Goal: Print each line from the start of the records below up through the line where "rear mounting face." is found, exactly as given.
◇ ◇ ◇ ◇
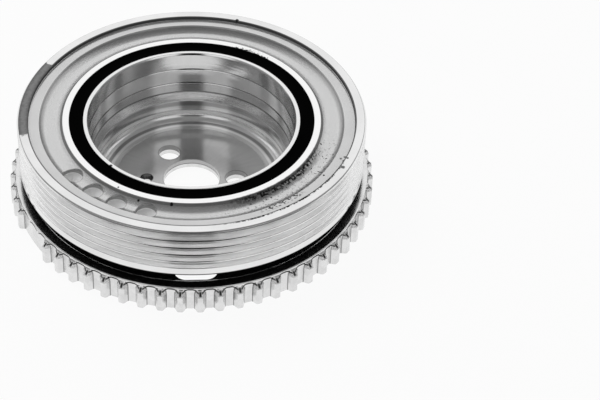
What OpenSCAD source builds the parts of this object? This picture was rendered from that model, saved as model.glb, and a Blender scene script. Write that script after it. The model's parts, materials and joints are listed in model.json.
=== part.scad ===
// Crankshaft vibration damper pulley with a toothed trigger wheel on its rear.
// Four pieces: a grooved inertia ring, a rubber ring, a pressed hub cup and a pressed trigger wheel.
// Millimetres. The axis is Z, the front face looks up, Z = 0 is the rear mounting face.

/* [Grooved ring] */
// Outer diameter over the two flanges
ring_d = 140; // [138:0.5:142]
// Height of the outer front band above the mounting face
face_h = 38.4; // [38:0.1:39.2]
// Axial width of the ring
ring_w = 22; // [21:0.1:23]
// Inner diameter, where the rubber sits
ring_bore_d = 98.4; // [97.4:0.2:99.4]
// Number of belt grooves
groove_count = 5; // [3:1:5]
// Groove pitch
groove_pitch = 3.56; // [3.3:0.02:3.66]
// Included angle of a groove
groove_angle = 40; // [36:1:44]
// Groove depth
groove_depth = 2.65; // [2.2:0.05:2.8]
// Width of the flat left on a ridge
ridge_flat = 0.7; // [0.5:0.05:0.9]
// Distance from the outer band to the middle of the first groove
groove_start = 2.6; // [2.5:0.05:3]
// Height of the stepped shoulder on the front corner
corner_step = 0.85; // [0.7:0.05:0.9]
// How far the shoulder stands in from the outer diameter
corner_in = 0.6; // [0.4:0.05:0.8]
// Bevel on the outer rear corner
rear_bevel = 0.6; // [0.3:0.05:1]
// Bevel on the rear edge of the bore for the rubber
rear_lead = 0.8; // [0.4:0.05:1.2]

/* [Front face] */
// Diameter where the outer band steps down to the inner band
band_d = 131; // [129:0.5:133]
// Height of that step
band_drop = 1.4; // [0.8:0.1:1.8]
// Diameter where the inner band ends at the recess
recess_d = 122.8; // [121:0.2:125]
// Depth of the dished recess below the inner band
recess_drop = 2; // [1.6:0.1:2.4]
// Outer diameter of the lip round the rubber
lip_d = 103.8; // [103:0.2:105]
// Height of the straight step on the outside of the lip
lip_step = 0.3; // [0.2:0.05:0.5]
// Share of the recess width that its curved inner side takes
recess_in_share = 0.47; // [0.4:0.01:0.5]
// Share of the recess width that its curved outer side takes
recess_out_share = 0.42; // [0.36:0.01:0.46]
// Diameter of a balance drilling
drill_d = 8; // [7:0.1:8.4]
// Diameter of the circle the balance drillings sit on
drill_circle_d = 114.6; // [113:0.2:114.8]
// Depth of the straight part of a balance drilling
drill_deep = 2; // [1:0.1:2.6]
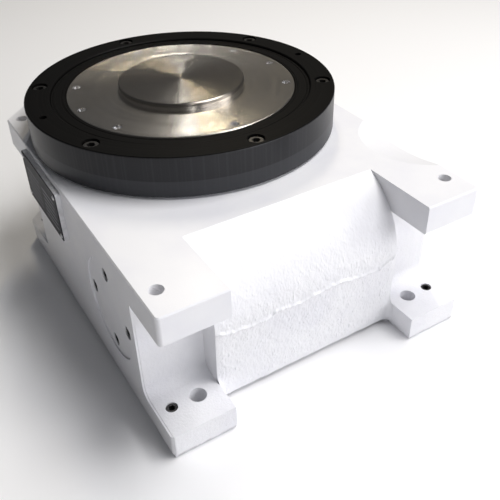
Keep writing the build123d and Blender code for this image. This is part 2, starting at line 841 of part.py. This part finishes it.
◇ ◇ ◇ ◇
Complete output:
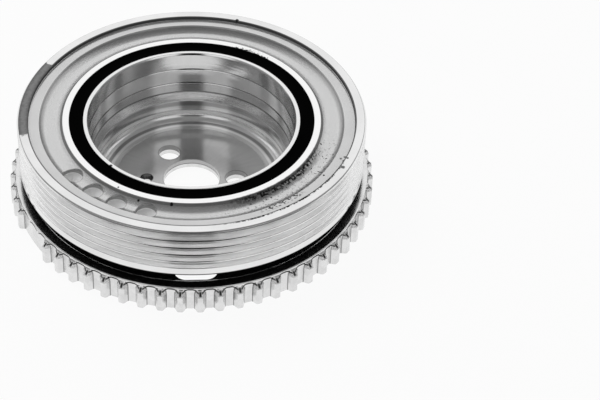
What OpenSCAD source builds the parts of this object? This picture was rendered from that model, saved as model.glb, and a Blender scene script. Write that script after it. The model's parts, materials and joints are listed in model.json.
=== part.scad ===
// Crankshaft vibration damper pulley with a toothed trigger wheel on its rear.
// Four pieces: a grooved inertia ring, a rubber ring, a pressed hub cup and a pressed trigger wheel.
// Millimetres. The axis is Z, the front face looks up, Z = 0 is the rear mounting face.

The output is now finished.